Administrative districts 
The Regency is divided into nineteen districts (kecamatan), tabulated below with their areas and their populations at the 2010 Census and 2020 Census.

Economy 
The regency's GRDP was valued at 2,266 billion rupiahs in 2020, an increase of 59 billion rupiahs from previous year. The regency's economy is still dominated by agriculture, fishing, and forestry-related industries. The agriculture sector alone made up 42.57% of the regency's GRDP. The second biggest sector in the regency was trade and retail, which made up 13.22% of the regency's GRDP in 2020. Other significant sectors are construction with contribution of 11.64%, administration and social security with 11.58%, and transportation with 4.50%. Overall economic growth of the regency was 4.69% on 2019 but then declined to 0.43% on 2020.

The fastest growing sector in the regency in 2020 was electricity and gas with growth of 9.14%, followed by health sector with growth of 8.93%, insurance and financial services with 7.55%, and information and communication sector with 7.01%. Food services sector experienced sharp decline of 9.03% on the same year, while transportation sector also declined 5.34% due to COVID-19 pandemic.

There were 1,635 registered merchants classified as small-scale business, while 26 merchant business were classified as medium-sized as of 2020. In addition, there are 150 registered cooperatives on the same year in the regency. Leading agriculture product from the regency is banana, with output of 34,384 quintals in 2020. Other fruit produced by the regency is mango with 913 quintals, durian with 509 quintals, papaya with 9,046 quintals, and salak with 297 quintals. Other than banana, coconut is also a major cash crop in the regency which coconut plantation occupied 22,146 hectares of land as of 2020. The production of coconut in 2020 was 19,185 tons, followed by nutmeg production of 4,113 tons. There's also significant chili production which results in 59,917 tons as of 2020.

Demographics

Infrastructure

Education 
There are 74 kindergartens, 117 elementary schools, 43 junior high schools, and 24 senior high schools, in addition of 13 vocational high schools. From the 24 senior high schools, five of them are Christian senior high school (SMAK) which is administrated under Ministry of Religious Affairs instead of Ministry of Education, Culture, Research, and Technology.

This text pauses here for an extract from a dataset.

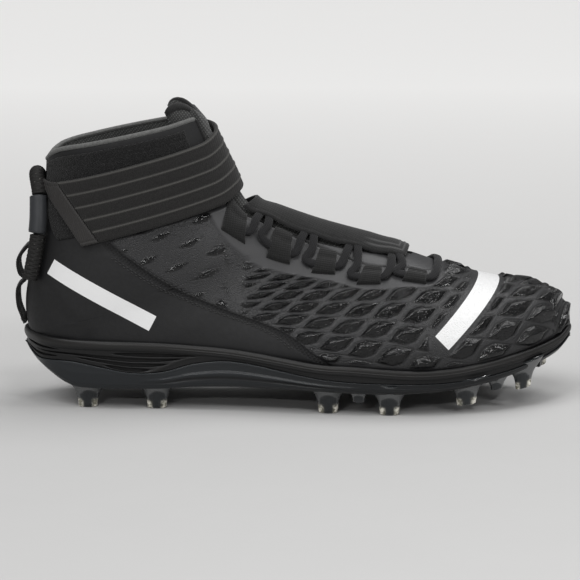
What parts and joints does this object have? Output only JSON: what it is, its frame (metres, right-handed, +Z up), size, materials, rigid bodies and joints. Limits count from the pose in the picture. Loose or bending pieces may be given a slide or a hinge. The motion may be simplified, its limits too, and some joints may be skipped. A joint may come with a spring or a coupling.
{
  "type": "american football cleat",
  "caption": "Mid-cut american football cleat for the right foot, with an ankle strap, a lace cover, a heel pull rope and a studded plate.",
  "frame": {"origin": "middle of the bounding box at ground level, under the studs", "axes": "+X heel to toe, +Y towards the inner side of the foot, +Z up"},
  "size_m": [0.3042, 0.1034, 0.164],
  "materials": {
    "upper": "satin synthetic with a raised glossy pattern on the forefoot",
    "lining": "padded mesh",
    "insole": "brushed cloth",
    "midsole": "satin foam rubber",
    "plate": "satin, smoky",
    "stud": "smoky, slightly clear",
    "webbing": "woven tape",
    "lace": "flat braid",
    "cover": "fine textile",
    "strap": "ribbed elastic strap",
    "strap_tab": "smooth moulded end",
    "panel": "hook and loop pile",
    "rope": "round braid",
    "sleeve": "smooth rubber sleeve"
  },
  "bodies": {
    "root": {"upper": "upper", "midsole": "midsole", "outsole_plate": "plate", "insole": "insole", "tongue": "lining", "fastening_panel": "panel", "ankle_strap": "strap", "strap_tab": "strap_tab", "lace_tunnel_lateral_1": "webbing", "lace_tunnel_medial_1": "webbing", "lace_tunnel_lateral_2": "webbing", "lace_tunnel_medial_2": "webbing", "lace_tunnel_lateral_3": "webbing", "lace_tunnel_medial_3": "webbing", "lace_tunnel_lateral_4": "webbing", "lace_tunnel_medial_4": "webbing", "lace_tunnel_lateral_5": "webbing", "lace_tunnel_medial_5": "webbing", "laces_1": "lace", "laces_2": "lace", "laces_3": "lace", "laces_4": "lace", "laces_bar": "lace", "lace_cover": "cover", "rope_bend": "rope", "rope_leg_lateral": "rope", "rope_leg_medial": "rope", "sleeve_lateral": "sleeve", "sleeve_medial": "sleeve", "heel_webbing": "webbing", "stud_heel_back_lateral": "stud", "stud_heel_back_medial": "stud", "stud_heel_front_lateral": "stud", "stud_heel_front_medial": "stud", "stud_ball_back_lateral": "stud", "stud_ball_back_medial": "stud", "stud_ball_front_lateral": "stud", "stud_ball_front_medial": "stud", "stud_fore_lateral": "stud", "stud_fore_medial": "stud", "stud_toe_lateral": "stud", "stud_toe_medial": "stud", "stud_toe_front": "stud"}
  },
  "joints": []
}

There's only one college in the regency, Rajawali Computer Science College which is private. It was established after MoU between the regency government and IPB University in 2006. The main campus was previously located in a temporary location in Melonguane town, but later relocated to town of Beo in 2011 where newly built campus complex was located.

Healthcare 
There are two main hospitals, 42 puskesmas, and 6 registered pharmacies in the regency. From the 42 puskesmas, there are 17 with inpatient care. There are also 153 healthcare centers in the regency as of 2020. Talaud Regional Hospital, which is the main hospital of the regency, is located at the town of Melonguane and classified by Ministry of Health as C-class hospital. The other hospital is located at town of Gemeh, is RSB Gemeh Talaud which has smaller building and classified as D-class hospital.

Transportation 

Total length of road in the regency as of 2020 was 470.771 kilometers out of which 265.44 kilometers are sealed with asphalt and 38.147 kilometers were gravel surface. Almost half of the roads are under the authority of the regency government, while the other half are under the authority of the province. Only 66.05 kilometers are under direct authority of the central government. The main port in the regency is Melonguane Port, located in the town of Melonguane. It is connected to other smaller ports scattered around the regency as well as big ports in mainland Sulawesi by Sea Toll Program. In addition, the Melonguane Port also host an Indonesian Navy naval base.

The regency is mainly served by Melangguane Airport, which has regular flight to Manado. There's also recently built Miangas Airport serving the island of Miangas which has flights to Manado and also Melonguane. It is one of the most remote airports in Indonesia and was inaugurated by Joko Widodo in 2017. As of 2021, there's one proposed airport that would be built in Marampit, which has been approved by Ministry of National Development Planning.